A person could learn the storage index of a file in several ways:

  1. By being granted the authority to read the immutable file: i.e. by being granted a read capability to the file. They can determine the file’s storage index from its read capability.
  2. By being granted a verify capability to the file. They can determine the file’s storage index from its verify capability. This case probably doesn’t happen often because users typically don’t share verify caps.
  3. By operating a storage server, and receiving a request from a client that has a read cap or a verify cap. If the client attempts to upload, download, or verify the file with their storage server, even if it doesn’t actually have the file, then they can learn the storage index of the file.
  4. By gaining read access to an existing storage server’s local filesystem, and inspecting the directory structure that it stores its shares in. They can thus learn the storage indexes of all files that the server is holding at least one share of. Normally only the operator of an existing storage server would be able to inspect its local filesystem, so this requires either being such an operator of an existing storage server, or somehow gaining the ability to inspect the local filesystem of an existing storage server.

how to manage it

Tahoe-LAFS version v1.8.3 or newer (except v1.9a1) no longer has this flaw; if you upgrade a storage server to a fixed release then that server is no longer vulnerable to this problem.
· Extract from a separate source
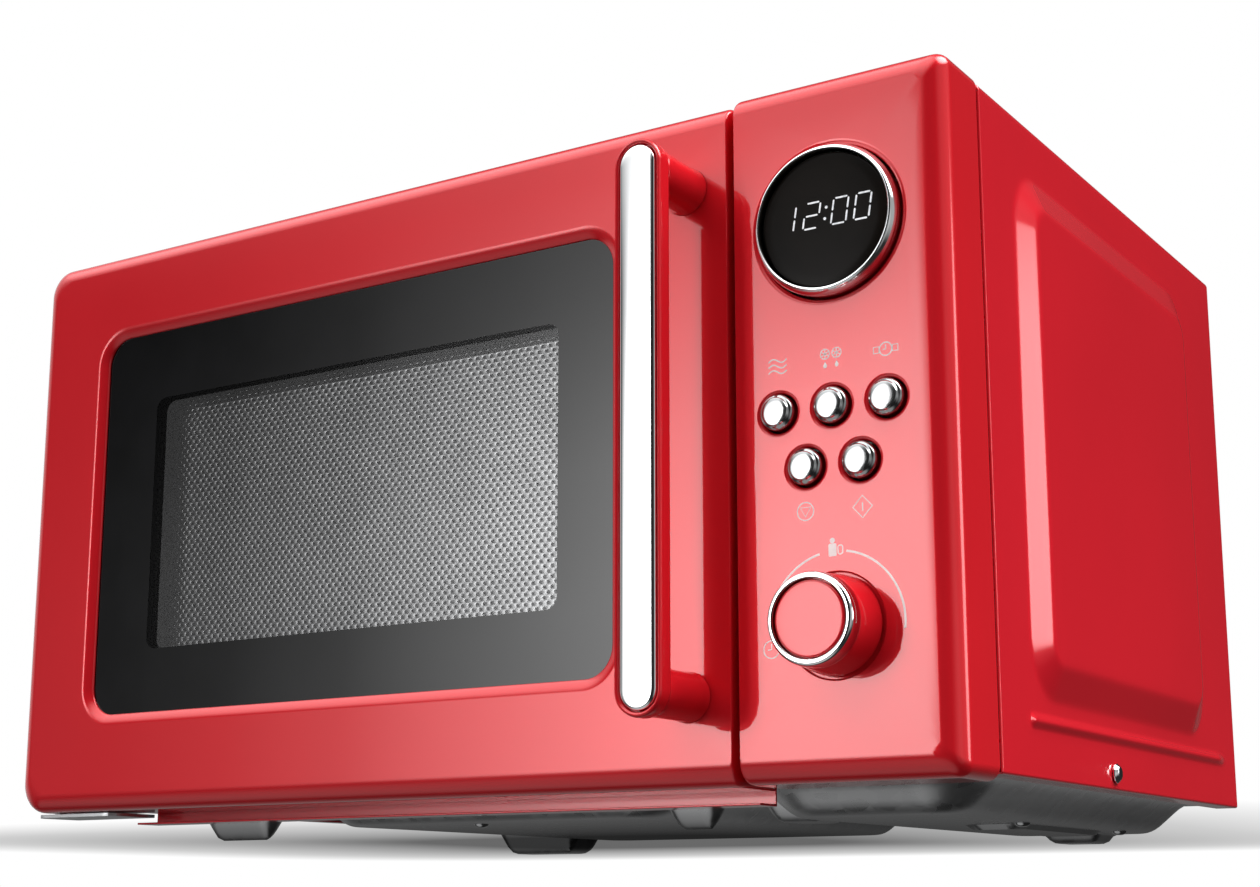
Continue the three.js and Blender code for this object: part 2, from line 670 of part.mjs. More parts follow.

Note that the issue is local to each storage server independently of other storage servers: when you upgrade a storage server then that particular storage server can no longer be tricked into deleting its shares of the target file.

If you can’t immediately upgrade your storage server to a version of Tahoe-LAFS that eliminates this vulnerability, then you could temporarily shut down your storage server. This would of course negatively impact availability – clients would not be able to upload or download shares to that particular storage server while it was shut down – but it would protect the shares already stored on that server from being deleted as long as the server is shut down.

If the servers that store shares of your file are running a version of Tahoe-LAFS with this vulnerability, then you should think about whether someone can learn the storage indexes of your files by one of the methods described above. A person can not exploit this vulnerability unless they have received a read cap or verify cap, or they control a storage server that has been queried about this file by a client that has a read cap or a verify cap.

Tahoe-LAFS does not currently have a mechanism to limit which storage servers can connect to your grid, but it does have a way to see which storage servers have been connected to the grid. The Introducer’s front page in the Web User Interface has a list of all storage servers that the Introducer has ever seen and the first time and the most recent time that it saw them. Each Tahoe-LAFS gateway maintains a similar list on its front page in its Web User Interface, showing all of the storage servers that it learned about from the Introducer, when it first connected to that storage server, and when it most recently connected to that storage server. These lists are stored in memory and are reset to empty when the process is restarted.

See ticket #1528 for technical details.